◆ **Aim of the exercise**: Can the data below be set down again exactly, line for line?

◆ **Source excerpt**:
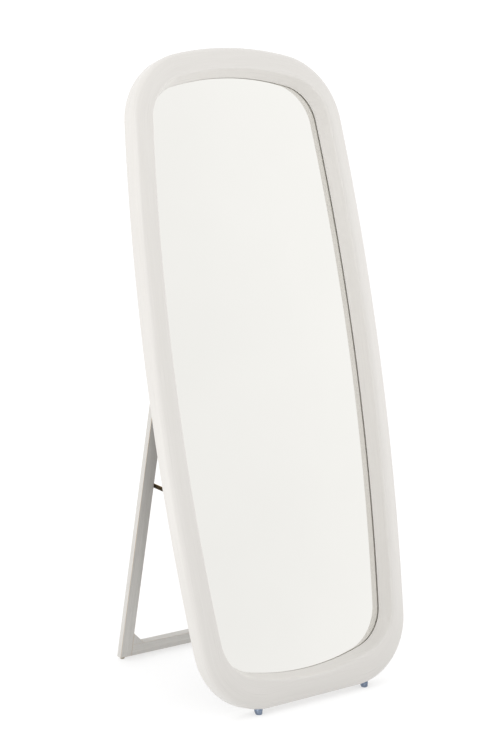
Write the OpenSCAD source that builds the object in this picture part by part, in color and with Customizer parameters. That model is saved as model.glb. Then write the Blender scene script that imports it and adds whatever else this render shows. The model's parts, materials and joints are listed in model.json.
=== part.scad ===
// Leaning floor mirror: a pillow-profiled frame around silvered glass, held up by a folding
// ladder leg with two jack-knife stays. It stands open, facing -Y, with its feet on z = 0.

/* [Panel] */
// Height of the mirror panel, measured up its face
panel_h = 1600; // [1440:10:1760]
// Thickness of the frame, back to crest
frame_t = 56; // [50:1:64]
// How far the panel leans back from upright, degrees
panel_lean = 13; // [10:0.5:15]
// Half of the straight stretch of the bottom edge
base_half = 136; // [120:1:145]
// Radius of the bottom corners
low_corner_r = 170; // [155:1:180]
// Radius of the top corners
top_corner_r = 184; // [170:1:195]
// How far the sides splay outwards where they start, degrees
side_splay = 5.7; // [5:0.1:6.5]
// How far the sides draw in again where they end, degrees
side_draw = 5.3; // [4.5:0.1:6]
// Slope of the top edge where it leaves the corner, degrees
crown_slope = 12; // [10:0.5:14]

/* [Opening] */
// Height of the visible glass
opening_h = 1460; // [1300:10:1500]
// Height of the opening above the panel's bottom edge
opening_rise = 69; // [66:1:75]
// Radius of the opening's bowed bottom edge
opening_base_r = 661; // [600:1:720]
// Radius of the opening's bottom corners
opening_low_r = 101.5; // [95:0.5:108]
// Radius of the opening's top corners
opening_top_r = 103; // [97:0.5:109]

/* [Profile] */
// Radius of the outer shoulder
shoulder_r = 19.5; // [16:0.5:22]
// Height of the crest above the foot of the shoulder
shoulder_h = 25.5; // [23:0.5:28]
// Radius of the crest, where the face turns into the bevel
crest_r = 7; // [4:0.5:10]
// Slope of the bevel, from the crest down to the glass, degrees
bevel_slope = 69; // [66:1:75]
// Rounding of the back edge
back_r = 3; // [2:0.5:5]

/* [Glass and back] */
// Thickness of the mirror glass
glass_t = 4; // [3:1:6]
// Thickness of the backing board
board_t = 9; // [6:1:12]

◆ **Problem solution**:
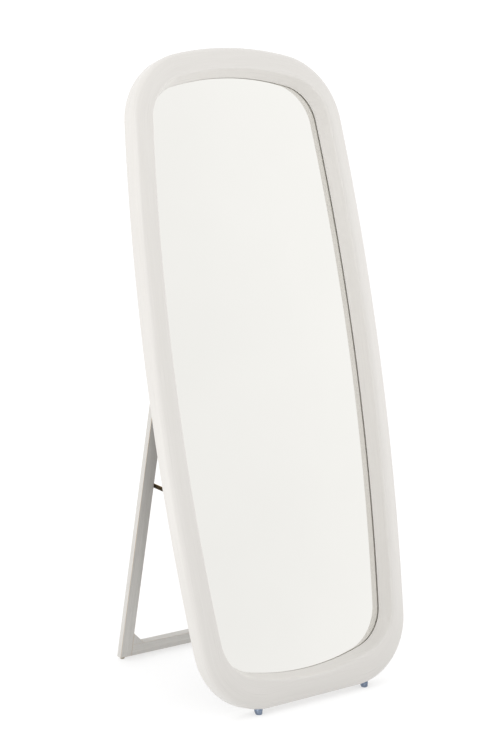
Write the OpenSCAD source that builds the object in this picture part by part, in color and with Customizer parameters. That model is saved as model.glb. Then write the Blender scene script that imports it and adds whatever else this render shows. The model's parts, materials and joints are listed in model.json.
=== part.scad ===
// Leaning floor mirror: a pillow-profiled frame around silvered glass, held up by a folding
// ladder leg with two jack-knife stays. It stands open, facing -Y, with its feet on z = 0.

/* [Panel] */
// Height of the mirror panel, measured up its face
panel_h = 1600; // [1440:10:1760]
// Thickness of the frame, back to crest
frame_t = 56; // [50:1:64]
// How far the panel leans back from upright, degrees
panel_lean = 13; // [10:0.5:15]
// Half of the straight stretch of the bottom edge
base_half = 136; // [120:1:145]
// Radius of the bottom corners
low_corner_r = 170; // [155:1:180]
// Radius of the top corners
top_corner_r = 184; // [170:1:195]
// How far the sides splay outwards where they start, degrees
side_splay = 5.7; // [5:0.1:6.5]
// How far the sides draw in again where they end, degrees
side_draw = 5.3; // [4.5:0.1:6]
// Slope of the top edge where it leaves the corner, degrees
crown_slope = 12; // [10:0.5:14]

/* [Opening] */
// Height of the visible glass
opening_h = 1460; // [1300:10:1500]
// Height of the opening above the panel's bottom edge
opening_rise = 69; // [66:1:75]
// Radius of the opening's bowed bottom edge
opening_base_r = 661; // [600:1:720]
// Radius of the opening's bottom corners
opening_low_r = 101.5; // [95:0.5:108]
// Radius of the opening's top corners
opening_top_r = 103; // [97:0.5:109]

/* [Profile] */
// Radius of the outer shoulder
shoulder_r = 19.5; // [16:0.5:22]
// Height of the crest above the foot of the shoulder
shoulder_h = 25.5; // [23:0.5:28]
// Radius of the crest, where the face turns into the bevel
crest_r = 7; // [4:0.5:10]
// Slope of the bevel, from the crest down to the glass, degrees
bevel_slope = 69; // [66:1:75]
// Rounding of the back edge
back_r = 3; // [2:0.5:5]

/* [Glass and back] */
// Thickness of the mirror glass
glass_t = 4; // [3:1:6]
// Thickness of the backing board
board_t = 9; // [6:1:12]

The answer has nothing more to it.